A worked confirmation policy makes the trade-off tangible. Consider a single Ethereum-mainnet policy table. For payments under $1,000, release after 12 block confirmations – roughly two and a half minutes – accepting a vanishingly small reorg risk for the speed. For $1,000 to $100,000, wait for the finalized checkpoint, the two-epoch economic finality at twelve to fifteen minutes, because the amounts now justify the wait. For anything above $100,000, additionally require a second independent confirmation source – a node you run plus a separate provider – and a manual or policy-gated release for the very largest movements. On a Base or Arbitrum L2, the table shifts: small payments can release on sequencer soft confirmation in seconds, mid-size payments wait some minutes for the L2’s own safety guarantees, and large payments wait for the batch to be proven and settled to L1, which can be tens of minutes.
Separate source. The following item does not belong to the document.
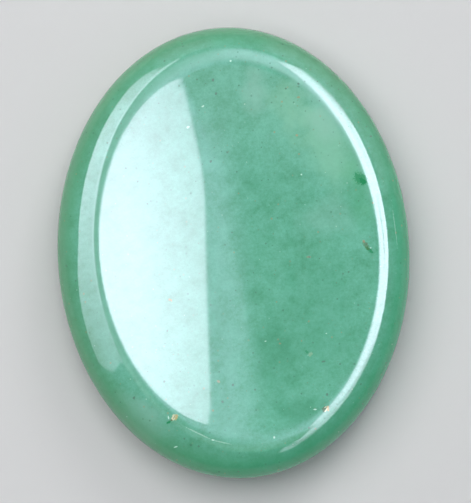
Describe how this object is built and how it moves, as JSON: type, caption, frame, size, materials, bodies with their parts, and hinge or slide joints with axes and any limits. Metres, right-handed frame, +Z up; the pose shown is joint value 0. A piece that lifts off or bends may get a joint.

The exact thresholds are a risk decision, not a technical constant, which is precisely why they belong in configuration that risk and product can tune without a code deploy. The discipline is that the number of confirmations scales with the dollars at stake and inversely with how much you trust the chain’s near-term reversibility.
Reorg handling deserves its own mechanics, because the policy above is only the prevention half. The detection half is a settlement watcher that, for every payment released, keeps tracking the block it confirmed in until that block is buried beyond any plausible reorg depth. The watcher subscribes to new heads and, on each block, verifies that the transaction’s confirming block is still in the canonical chain at the expected height. If a reorg orphans that block, the transaction returns to the mempool (it may re-confirm in a later block) or, worse, is dropped. The watcher’s job is to catch this and either re-confirm the payment when it lands again or flag it for remediation if it does not. A rail that releases on soft confirmation must run this watcher; otherwise a reorg silently turns a “settled” payment into an unbacked payout to the payee. Tracking observed reorg depth per chain over time also lets you calibrate the confirmation policy empirically – if a chain routinely reorgs two blocks deep, a one-confirmation release is reckless regardless of the dollar amount.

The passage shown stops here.